If India’s Q1 export figures are any indication, a conducive atmosphere for the growth of global gem & jewellery industry has been created with constant improvement in economy of Europe and the US. According to the latest figures, India’s jewellery exports have increased by 23% during Q1 of the current year in comparison with the same period of last year.
Although the above figures may be encouraging for the industry leaders, it has brought some worries for the government as the jewellery exports from India’s Special Economic Zones (SEZs for jewellery) on the contrary have drastically reduced recently. According to figures provided by the government sources, exports from SEZs have significantly gone down to Rs. 60,000 crore or 44% in 2013-14.
IT consultancy firm Accenture which was hired by the India government to look into the matter, has recently come out with some suggestions to boost jewellery exports from SEZs. Accenture spoke to a number of India’s exporters, customs authorities and government officials to frame a roadmap to revive exports from SEZs. One of the prime areas of concern found by the Firm is the 80:20 rule as jewellery exports from these SEZs are not counted under 80:20 rule which makes procurement of gold from nominated import agencies difficult for them.
Under the 80:20 rule introduced by the earlier government, the gold-providing agencies have to safeguard that 20% of the gold they import is again exported after adding value (turning them into jewellery). But because exports from SEZs are excluded under this rule, the gold importing agencies charge high premium on the yellow metal from such SEZs. This problem is found to be prevalent in Noida and Kolkata based SEZs, the Firm observed in its report.

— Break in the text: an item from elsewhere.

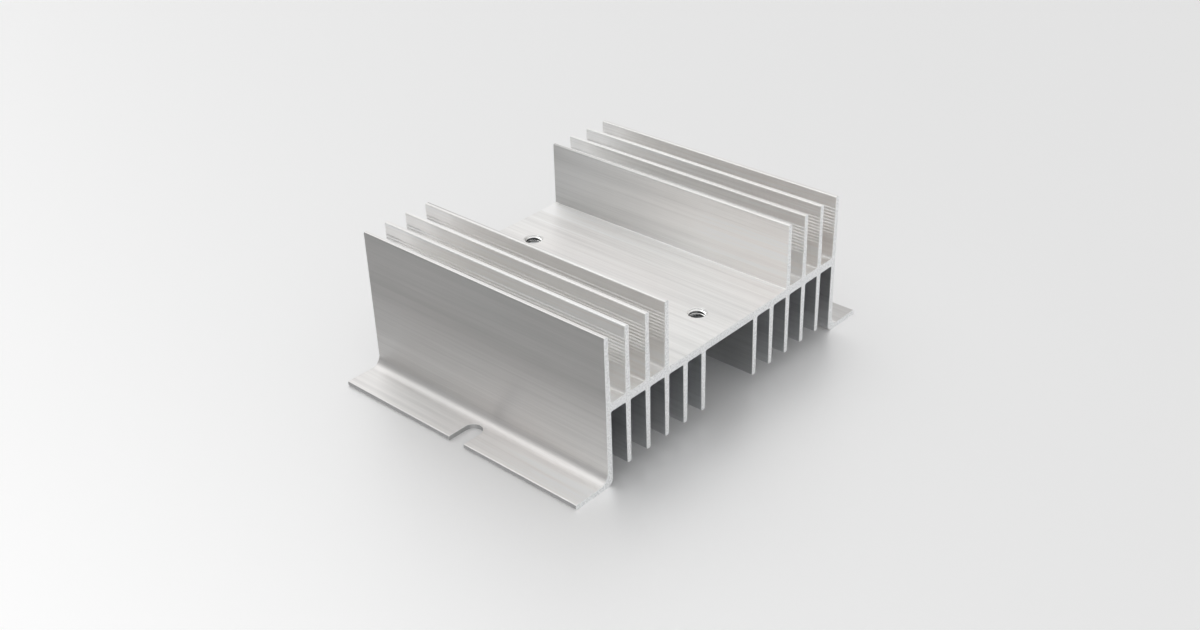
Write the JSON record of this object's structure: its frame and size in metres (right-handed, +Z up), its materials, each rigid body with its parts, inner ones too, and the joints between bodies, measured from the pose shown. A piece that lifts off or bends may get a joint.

The report further observed that SEZ-based jewellery manufacturers who require only small quantities of gold – for example, makers of diamond studded jewellery – are adversely affected as they find it quite difficult to get gold from nominated agencies. Directly importing small quantities of gold proves very expensive to them.
A follow-up done by India’ Gem & Jewellery Export Promotion Council (GJEPC) reveals that SEZs have surrendered major share of the jewellery export business to Domestic Tariff Areas (DTAs). Sources from the Council say that gold jewellery exports from DTAs jumped up higher by 173% to Rs. 6,973.95 crores during Q1 this fiscal year in comparison with Rs. 2,553.38 crores of exports made during the same quarter a year before.
The Accenture report comes at a time when the recently elected Narendra Modi government in India is trying to give a fresh boost to the SEZs. There are eight SEZs in India which export jewellery viz. Noida, Mumbai, Jaipur, Surat, Hyderabad, Kochi, Kolkata and Vizag. The 100 page report by Accenture has also warned the government that the said move by Indian jewellers to set up jewellery units in China and Dubai may slow down India’s gem and jewellery exports.
Major hurdle against the dwindling exports from jewellery SEZs is, as put by the report is the prevailing 80:20 rule. Ball is now in Indian government’s court which is expected to act on the suggestions made by the Accenture.